| Problem to solve |
Write out all of the data exactly as it appears.

** START Given data **

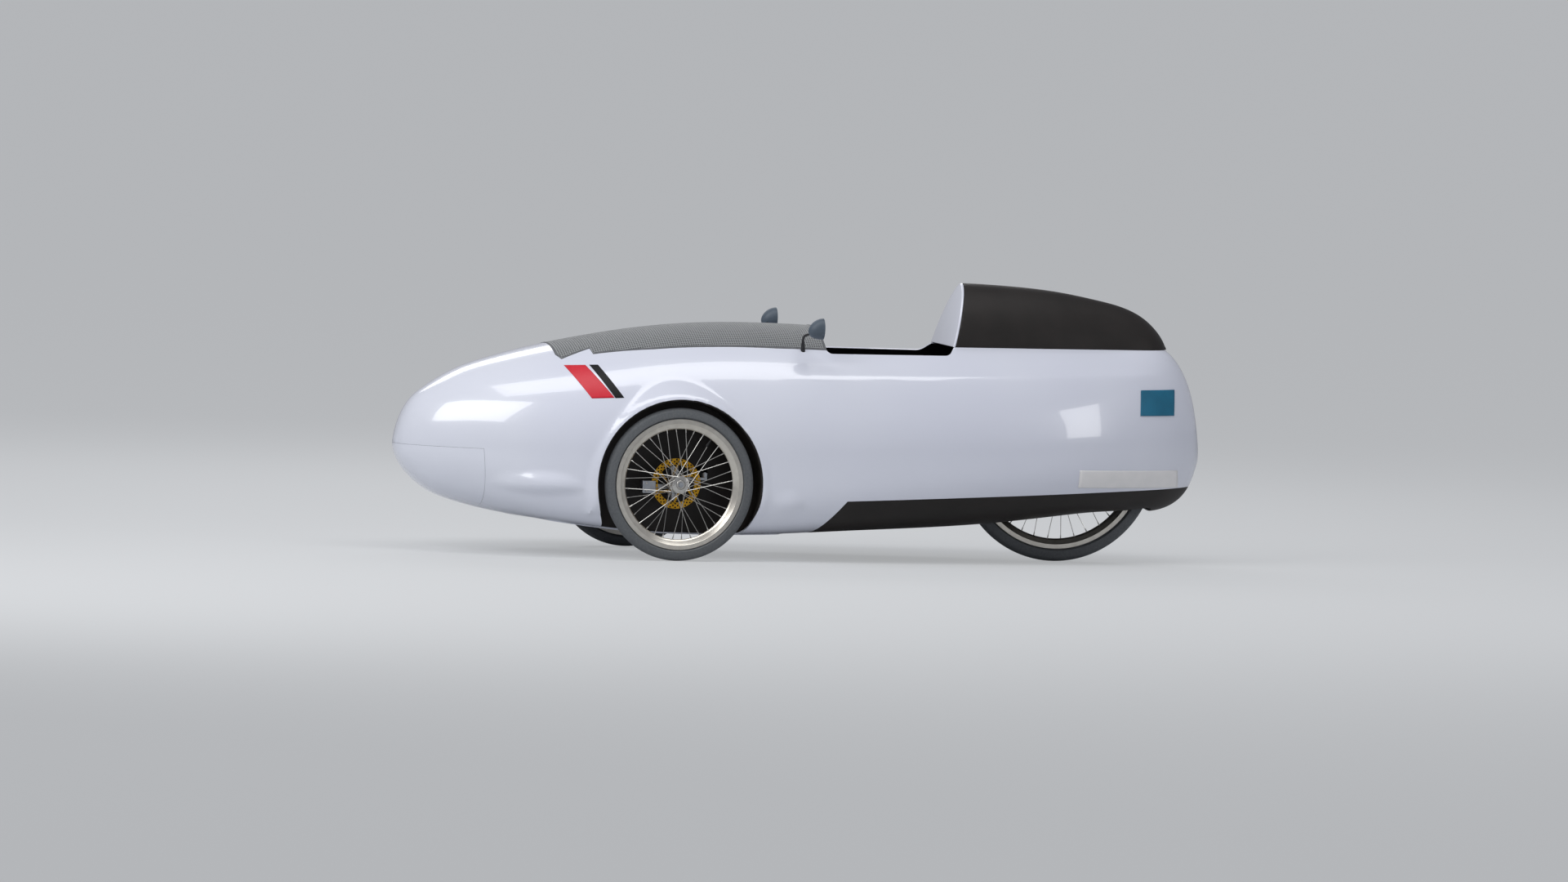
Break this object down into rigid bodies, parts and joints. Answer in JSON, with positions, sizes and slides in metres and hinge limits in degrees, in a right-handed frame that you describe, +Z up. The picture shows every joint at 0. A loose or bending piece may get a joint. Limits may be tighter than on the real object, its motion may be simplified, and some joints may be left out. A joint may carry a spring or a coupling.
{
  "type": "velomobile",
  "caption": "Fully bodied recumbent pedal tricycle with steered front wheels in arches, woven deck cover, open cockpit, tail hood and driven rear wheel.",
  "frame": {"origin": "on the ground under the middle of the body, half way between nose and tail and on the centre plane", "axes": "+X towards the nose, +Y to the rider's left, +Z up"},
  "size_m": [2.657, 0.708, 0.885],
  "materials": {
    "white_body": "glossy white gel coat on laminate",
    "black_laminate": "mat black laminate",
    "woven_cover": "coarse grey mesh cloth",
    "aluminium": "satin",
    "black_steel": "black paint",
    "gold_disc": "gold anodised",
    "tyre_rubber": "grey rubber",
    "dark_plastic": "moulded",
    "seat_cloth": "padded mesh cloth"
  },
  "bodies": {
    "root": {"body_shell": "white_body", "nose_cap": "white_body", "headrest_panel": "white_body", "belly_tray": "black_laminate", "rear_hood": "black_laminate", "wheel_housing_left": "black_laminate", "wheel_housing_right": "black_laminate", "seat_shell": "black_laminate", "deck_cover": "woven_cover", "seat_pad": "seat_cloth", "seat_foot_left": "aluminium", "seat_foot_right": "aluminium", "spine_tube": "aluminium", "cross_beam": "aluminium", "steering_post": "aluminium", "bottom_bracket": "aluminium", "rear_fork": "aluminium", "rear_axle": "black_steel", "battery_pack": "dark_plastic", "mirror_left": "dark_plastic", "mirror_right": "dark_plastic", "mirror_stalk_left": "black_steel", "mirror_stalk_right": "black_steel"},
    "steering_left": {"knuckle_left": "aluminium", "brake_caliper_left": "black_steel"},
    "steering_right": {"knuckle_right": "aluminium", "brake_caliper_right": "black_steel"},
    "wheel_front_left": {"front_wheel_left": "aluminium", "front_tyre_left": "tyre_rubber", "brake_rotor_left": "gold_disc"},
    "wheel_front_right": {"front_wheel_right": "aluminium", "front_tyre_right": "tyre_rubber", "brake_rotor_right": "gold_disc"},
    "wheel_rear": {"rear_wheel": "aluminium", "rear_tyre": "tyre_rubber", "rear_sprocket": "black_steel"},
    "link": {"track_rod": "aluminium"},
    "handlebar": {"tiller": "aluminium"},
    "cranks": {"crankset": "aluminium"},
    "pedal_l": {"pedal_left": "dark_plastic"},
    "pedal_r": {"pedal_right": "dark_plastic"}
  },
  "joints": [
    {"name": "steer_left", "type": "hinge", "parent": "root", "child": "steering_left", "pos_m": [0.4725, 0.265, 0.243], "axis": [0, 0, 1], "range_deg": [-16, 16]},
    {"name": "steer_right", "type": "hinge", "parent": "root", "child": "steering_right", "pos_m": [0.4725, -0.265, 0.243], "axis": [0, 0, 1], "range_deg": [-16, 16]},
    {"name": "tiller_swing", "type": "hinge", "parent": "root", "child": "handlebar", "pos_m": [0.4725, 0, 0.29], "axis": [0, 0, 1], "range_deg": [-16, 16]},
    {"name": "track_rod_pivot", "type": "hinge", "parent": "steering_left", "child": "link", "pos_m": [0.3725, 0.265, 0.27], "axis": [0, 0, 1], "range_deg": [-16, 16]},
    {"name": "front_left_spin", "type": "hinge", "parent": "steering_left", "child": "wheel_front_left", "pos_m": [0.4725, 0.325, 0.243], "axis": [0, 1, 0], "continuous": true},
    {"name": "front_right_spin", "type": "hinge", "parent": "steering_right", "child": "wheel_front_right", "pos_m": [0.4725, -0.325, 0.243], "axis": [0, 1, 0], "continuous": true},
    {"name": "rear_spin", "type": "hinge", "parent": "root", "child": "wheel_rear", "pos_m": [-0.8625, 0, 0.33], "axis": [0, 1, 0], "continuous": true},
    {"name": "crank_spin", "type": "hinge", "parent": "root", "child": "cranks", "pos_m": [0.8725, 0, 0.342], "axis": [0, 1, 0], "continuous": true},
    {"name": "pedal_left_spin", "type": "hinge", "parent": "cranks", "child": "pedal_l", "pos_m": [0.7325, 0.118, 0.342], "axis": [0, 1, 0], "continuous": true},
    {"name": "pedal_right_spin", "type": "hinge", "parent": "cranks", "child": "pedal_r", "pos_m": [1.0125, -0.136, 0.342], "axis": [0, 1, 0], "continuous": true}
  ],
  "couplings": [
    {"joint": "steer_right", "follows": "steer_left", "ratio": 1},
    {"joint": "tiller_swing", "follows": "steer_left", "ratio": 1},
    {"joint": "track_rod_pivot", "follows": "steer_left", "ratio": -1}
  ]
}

** END Given data **

| The output |
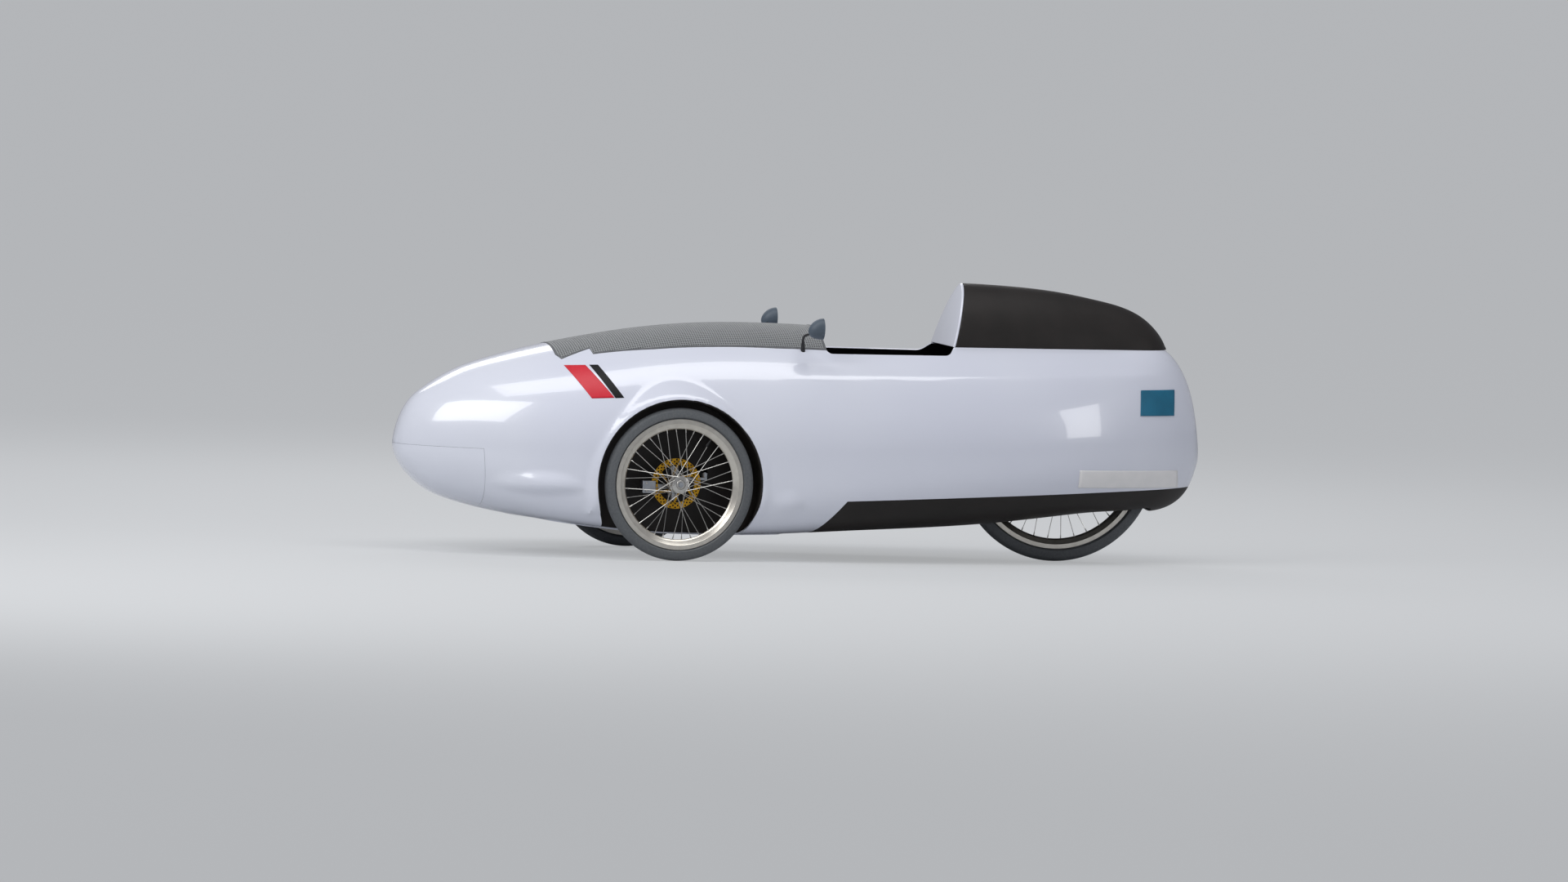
Break this object down into rigid bodies, parts and joints. Answer in JSON, with positions, sizes and slides in metres and hinge limits in degrees, in a right-handed frame that you describe, +Z up. The picture shows every joint at 0. A loose or bending piece may get a joint. Limits may be tighter than on the real object, its motion may be simplified, and some joints may be left out. A joint may carry a spring or a coupling.
{
  "type": "velomobile",
  "caption": "Fully bodied recumbent pedal tricycle with steered front wheels in arches, woven deck cover, open cockpit, tail hood and driven rear wheel.",
  "frame": {"origin": "on the ground under the middle of the body, half way between nose and tail and on the centre plane", "axes": "+X towards the nose, +Y to the rider's left, +Z up"},
  "size_m": [2.657, 0.708, 0.885],
  "materials": {
    "white_body": "glossy white gel coat on laminate",
    "black_laminate": "mat black laminate",
    "woven_cover": "coarse grey mesh cloth",
    "aluminium": "satin",
    "black_steel": "black paint",
    "gold_disc": "gold anodised",
    "tyre_rubber": "grey rubber",
    "dark_plastic": "moulded",
    "seat_cloth": "padded mesh cloth"
  },
  "bodies": {
    "root": {"body_shell": "white_body", "nose_cap": "white_body", "headrest_panel": "white_body", "belly_tray": "black_laminate", "rear_hood": "black_laminate", "wheel_housing_left": "black_laminate", "wheel_housing_right": "black_laminate", "seat_shell": "black_laminate", "deck_cover": "woven_cover", "seat_pad": "seat_cloth", "seat_foot_left": "aluminium", "seat_foot_right": "aluminium", "spine_tube": "aluminium", "cross_beam": "aluminium", "steering_post": "aluminium", "bottom_bracket": "aluminium", "rear_fork": "aluminium", "rear_axle": "black_steel", "battery_pack": "dark_plastic", "mirror_left": "dark_plastic", "mirror_right": "dark_plastic", "mirror_stalk_left": "black_steel", "mirror_stalk_right": "black_steel"},
    "steering_left": {"knuckle_left": "aluminium", "brake_caliper_left": "black_steel"},
    "steering_right": {"knuckle_right": "aluminium", "brake_caliper_right": "black_steel"},
    "wheel_front_left": {"front_wheel_left": "aluminium", "front_tyre_left": "tyre_rubber", "brake_rotor_left": "gold_disc"},
    "wheel_front_right": {"front_wheel_right": "aluminium", "front_tyre_right": "tyre_rubber", "brake_rotor_right": "gold_disc"},
    "wheel_rear": {"rear_wheel": "aluminium", "rear_tyre": "tyre_rubber", "rear_sprocket": "black_steel"},
    "link": {"track_rod": "aluminium"},
    "handlebar": {"tiller": "aluminium"},
    "cranks": {"crankset": "aluminium"},
    "pedal_l": {"pedal_left": "dark_plastic"},
    "pedal_r": {"pedal_right": "dark_plastic"}
  },
  "joints": [
    {"name": "steer_left", "type": "hinge", "parent": "root", "child": "steering_left", "pos_m": [0.4725, 0.265, 0.243], "axis": [0, 0, 1], "range_deg": [-16, 16]},
    {"name": "steer_right", "type": "hinge", "parent": "root", "child": "steering_right", "pos_m": [0.4725, -0.265, 0.243], "axis": [0, 0, 1], "range_deg": [-16, 16]},
    {"name": "tiller_swing", "type": "hinge", "parent": "root", "child": "handlebar", "pos_m": [0.4725, 0, 0.29], "axis": [0, 0, 1], "range_deg": [-16, 16]},
    {"name": "track_rod_pivot", "type": "hinge", "parent": "steering_left", "child": "link", "pos_m": [0.3725, 0.265, 0.27], "axis": [0, 0, 1], "range_deg": [-16, 16]},
    {"name": "front_left_spin", "type": "hinge", "parent": "steering_left", "child": "wheel_front_left", "pos_m": [0.4725, 0.325, 0.243], "axis": [0, 1, 0], "continuous": true},
    {"name": "front_right_spin", "type": "hinge", "parent": "steering_right", "child": "wheel_front_right", "pos_m": [0.4725, -0.325, 0.243], "axis": [0, 1, 0], "continuous": true},
    {"name": "rear_spin", "type": "hinge", "parent": "root", "child": "wheel_rear", "pos_m": [-0.8625, 0, 0.33], "axis": [0, 1, 0], "continuous": true},
    {"name": "crank_spin", "type": "hinge", "parent": "root", "child": "cranks", "pos_m": [0.8725, 0, 0.342], "axis": [0, 1, 0], "continuous": true},
    {"name": "pedal_left_spin", "type": "hinge", "parent": "cranks", "child": "pedal_l", "pos_m": [0.7325, 0.118, 0.342], "axis": [0, 1, 0], "continuous": true},
    {"name": "pedal_right_spin", "type": "hinge", "parent": "cranks", "child": "pedal_r", "pos_m": [1.0125, -0.136, 0.342], "axis": [0, 1, 0], "continuous": true}
  ],
  "couplings": [
    {"joint": "steer_right", "follows": "steer_left", "ratio": 1},
    {"joint": "tiller_swing", "follows": "steer_left", "ratio": 1},
    {"joint": "track_rod_pivot", "follows": "steer_left", "ratio": -1}
  ]
}